Deal opens Galapagos Islands to James Cook University

James Cook University staff and students will have the opportunity to study in the crucible of evolutionary theory, the Galapagos Islands, under a new agreement.

Deal opens Galapagos Islands to James Cook University
Signing the agreement in Quito. Left to right: Professor Diego Quioroga, Vice-President of Research and External Affairs, Universidad San Francisco de Quito; Professor Terry Magnuson, VC for Research, University of North Carolina; Professor Iain Gordon, Deputy Vice Chancellor, Tropical Environments and Societies, JCU (Photo credit: JCU)

The agreement allows JCU staff and students access to the Galapagos Science Centre: a world-class research and teaching facility on the Galapagos Island of San Cristobal, which is globally recognised as a pristine, unique ecosystem.

JCU’s Deputy Vice Chancellor of the Division of Tropical Environments and Societies, Professor Iain Gordon, signed the Galapagos Marine Science Consortium Agreement at a ceremony in Quito, Ecuador last month.

Professor Gordon said the intent is for JCU to collaborate with partner universities in areas of research and teaching with a focus on the Galapagos Islands.

“The Galapagos Islands are iconic for their part in shaping Darwin’s ideas on evolution. As with the Great Barrier Reef and the Wet Tropics, the Galapagos Islands are recognised by the United Nations as a World Heritage Area. Today, however, they are under unprecedented pressure from development and tourism.

“This partnership, with two world-class universities, will allow our researchers and students to study the human and environmental issues associated with conservation and sustainable development on the islands.

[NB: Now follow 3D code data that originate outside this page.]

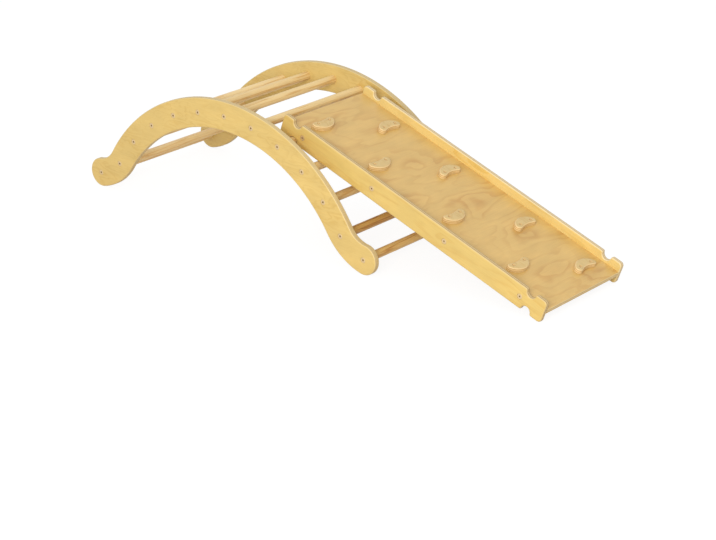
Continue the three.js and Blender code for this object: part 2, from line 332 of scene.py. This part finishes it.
def join(pieces):
    """Joins several objects into the first of them."""
    pick(pieces[0])
    for piece in pieces[1:]:
        piece.select_set(True)
    bpy.ops.object.join()
    return pieces[0]


def bolt_drill(bore, depth, places):
    """A stepped drill at each place: a counterbore from y = 0, then the bore on to the depth."""
    counterbore = head_diameter + head_clearance
    bottom = head_recess + head_thickness
    drills = []
    for x, z in places:
        drill = cylinder(counterbore / 2, -cut_past, bottom + cut_past, x, z)
        bpy.ops.object.mode_set(mode="EDIT")
        select_flat(drill, 1)
        bpy.ops.mesh.inset(thickness=(counterbore - bore) / 2)
        extrude(depth + cut_past - bottom)
        bpy.ops.object.mode_set(mode="OBJECT")
        drills.append(drill)
    return join(drills)


def cut_with(obj, tool):
    finish_modifier(obj, "BOOLEAN", operation="DIFFERENCE", object=tool, solver="MANIFOLD")
    bpy.data.objects.remove(tool)


def smooth(obj):
    """Smooth shading that stays flat on the flat faces."""
    pick(obj)
    bpy.ops.object.shade_smooth_by_angle(angle=sharp_angle)
    finish_modifier(obj, "WEIGHTED_NORMAL", keep_sharp=True, weight=100)


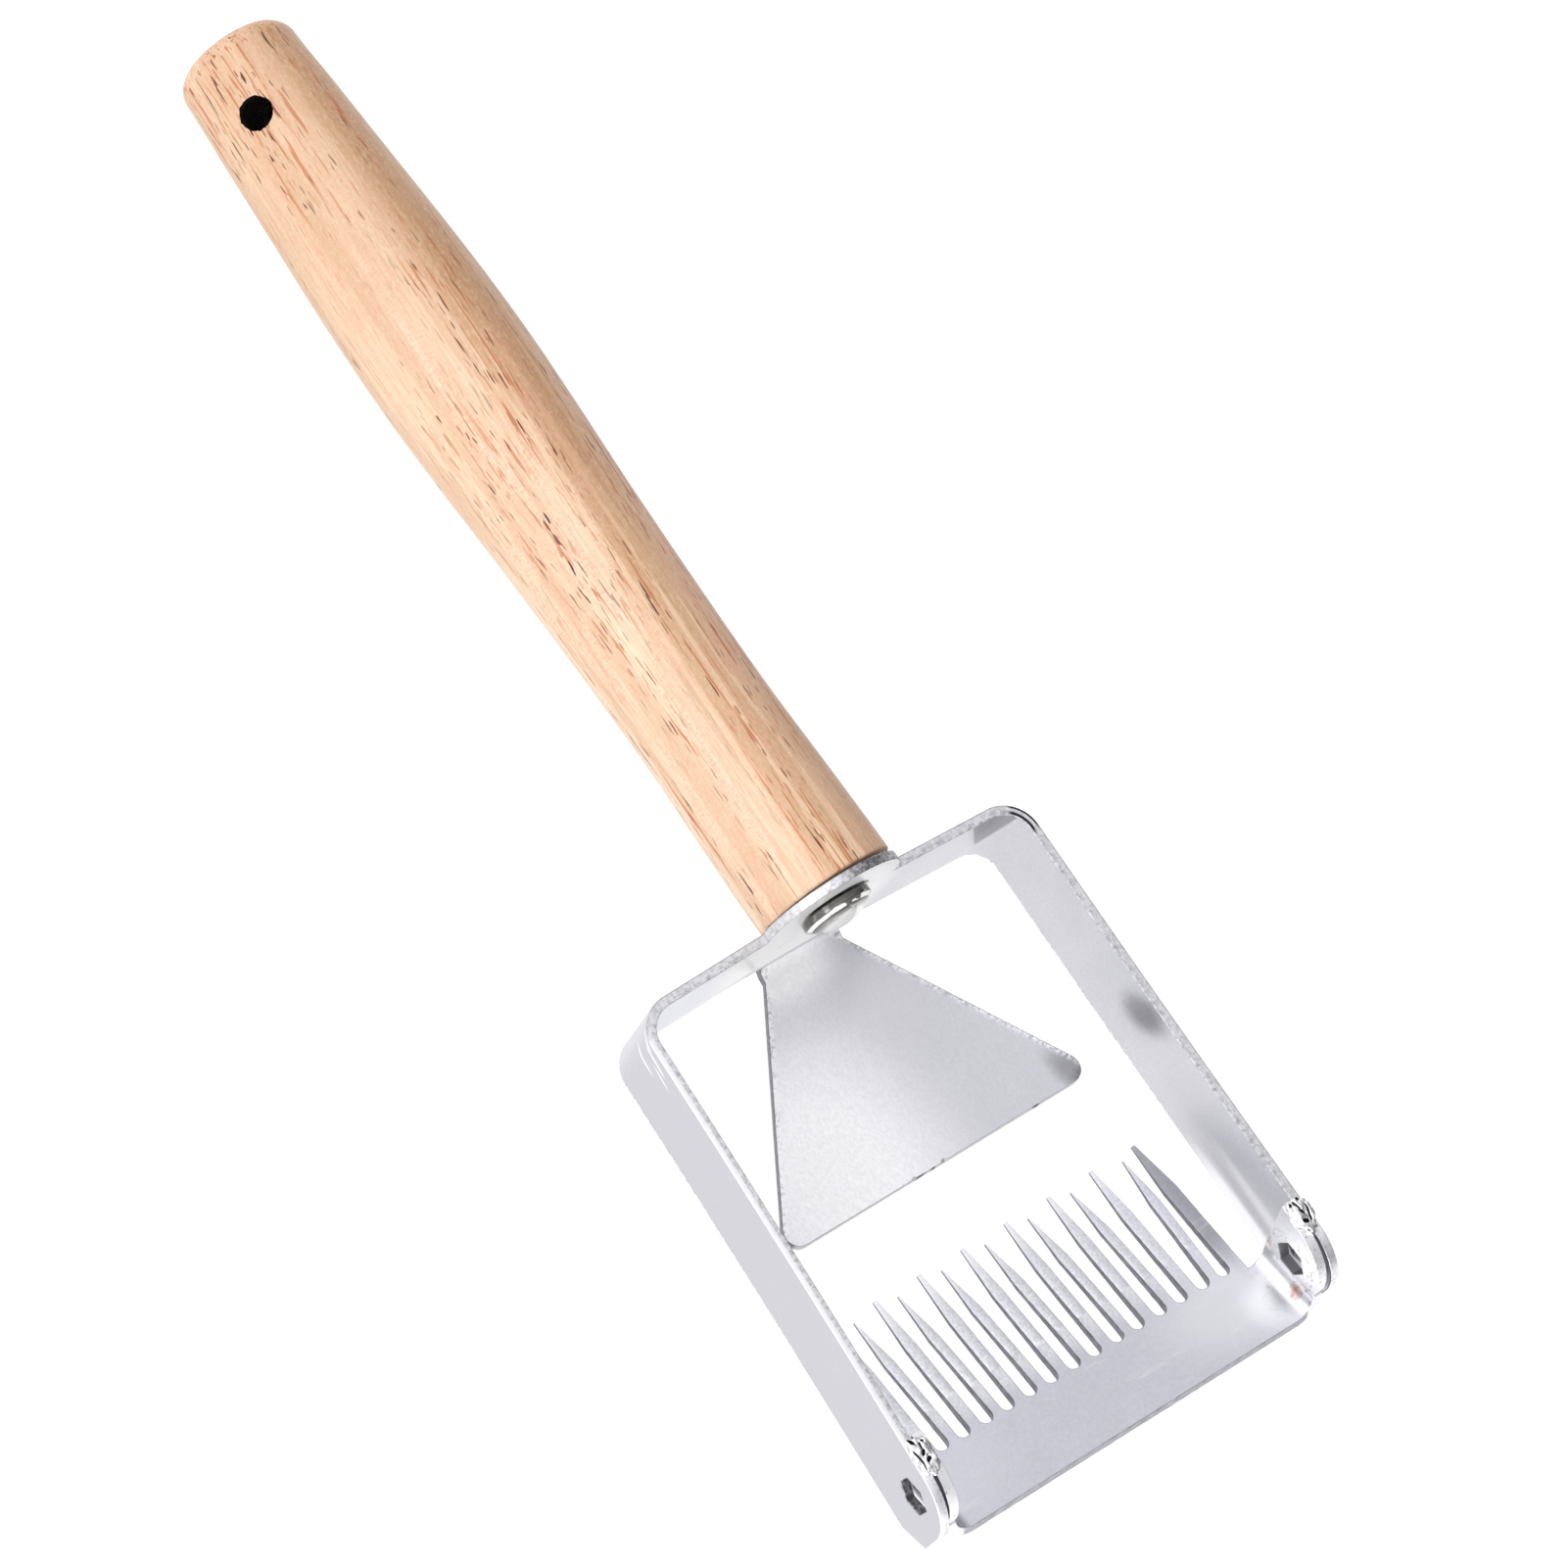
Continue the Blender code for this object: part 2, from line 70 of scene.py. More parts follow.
# Screw head
SCREW_HEAD_RADIUS = 7.15 * MM
SCREW_RIM_HEIGHT = 1.3 * MM
SCREW_DOME_HEIGHT = 2.7 * MM
SCREW_LIP_ROLL = 0.45 * MM
SCREW_SHANK_RADIUS = 2.5 * MM
SCREW_DEPTH = 42.0 * MM
SCREW_CLEARANCE = 0.3 * MM
BOSS_HOLE_RADIUS = 3.0 * MM

# Bow
STRAP_THICKNESS = 1.9 * MM
BOW_EDGE_ROUND = 0.16 * MM
STRAP_TOP = -1.6 * MM
STRAP_BOTTOM = -23.3 * MM
BOSS_RADIUS = 14.5 * MM
KINK_START = 15.0 * MM
KINK_ANGLE = math.radians(1.8)
KINK_BEND_RADIUS = 30.0 * MM
CORNER_INNER_RADIUS = 5.4 * MM
CORNER_HALF_WIDTH = 44.05 * MM
ARM_FLARE = (math.radians(0.5), math.radians(1.97))
ARM_REACH = 107.7 * MM
ARM_END_RADIUS = 10.3 * MM
ARM_FOOT = -18.9 * MM
CHAMFER_START = 102.0 * MM
HEX_CENTRE = (99.0 * MM, -10.5 * MM)
HEX_RADIUS = 3.7 * MM
HEX_TURN = math.radians(12)
ARM_HEX_SPARE = 0.2 * MM
ARM_HEX_TURN = math.radians(26)

# Guide plate. A nick in its front edge is (place across, width, depth)
GUIDE_BEND_RADIUS = 2.2 * MM
GUIDE_BEND_ANGLE = math.radians(92.4)
GUIDE_NECK_HALF_WIDTH = 9.1 * MM
GUIDE_LENGTH = 45.7 * MM
GUIDE_FLARE = 0.6
GUIDE_CORNER_RADIUS = 3.0 * MM
GUIDE_NICKS = ((0.3 * MM, 0.42 * MM, 0.7 * MM), (-6.6 * MM, 0.4 * MM, 0.4 * MM))
GUIDE_BEND_MIDDLE = GUIDE_BEND_RADIUS + STRAP_THICKNESS / 2
GUIDE_NECK = STRAP_BOTTOM - GUIDE_BEND_MIDDLE * GUIDE_BEND_ANGLE
GUIDE_FRONT = GUIDE_NECK - GUIDE_LENGTH

# Comb plate
COMB_THICKNESS = 2.2 * MM
COMB_FRONT = (109.2 * MM, -14.15 * MM)
COMB_PITCH = math.radians(18)
COMB_SKEW = math.radians(-0.6)
COMB_BEND_START = 38.0 * MM
COMB_BEND_RADIUS = 3.3 * MM
COMB_BEND_MIDDLE = COMB_BEND_RADIUS + COMB_THICKNESS / 2
COMB_BEND_END = COMB_BEND_START + COMB_BEND_MIDDLE * math.pi / 2
COMB_CORNER_CUT = 1.0 * MM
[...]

“We will also help build the capacity of Ecuador’s researchers and provide advice to the Ecuadorian Government as to how to manage this unique archipelago,” said Professor Gordon.

He said that, in the first instance, there is also great scope for JCU intensive courses to be run on San Cristobal and adjacent islands in the Galapagos group.

The arrangement will run for the next two years.

James Cook University’s major partners in the Galapagos Marine Science Consortium are the University of San Francisco Quito (Ecuador) and the University of North Carolina (Chapel Hill). Minor partners are the University of the Sunshine Coast and University of Brunei daar Salam.
The partner universities will collaborate based on their specialities; i.e., UNC has advanced genomic facilities and USFQ has local knowledge of the biodiversity and logistics. Each year there will be collaborative cruises among the islands for researchers and students from the different universities.

JCU College of Marine and Environmental Sciences

As part of the Division of Tropical Environments and Societies, the College of Marine and Environmental Sciences promotes, fosters, supports and administers quality teaching and research at JCU in the areas of marine biology, environment, geography and sustainability, aquaculture and fisheries, and terrestrial ecosystems.

Marine science is the interdisciplinary study of the marine environment bringing together elements of marine biology, oceanography, marine geoscience and environmental management. Marine scientists explore the make-up and dynamics of the world’s oceans and use their skills to investigate and manage human impacts on the marine environment; understand and utilise ocean resources; and manage and protect our marine reserves.

JCU’s location in the tropics allows students and research staff ready access to a wide variety of tropical marine systems including coral reefs, tropical estuaries, mangrove habitats and seagrass beds. Links between research and teaching programs ensure that students are at the cutting edge of marine research.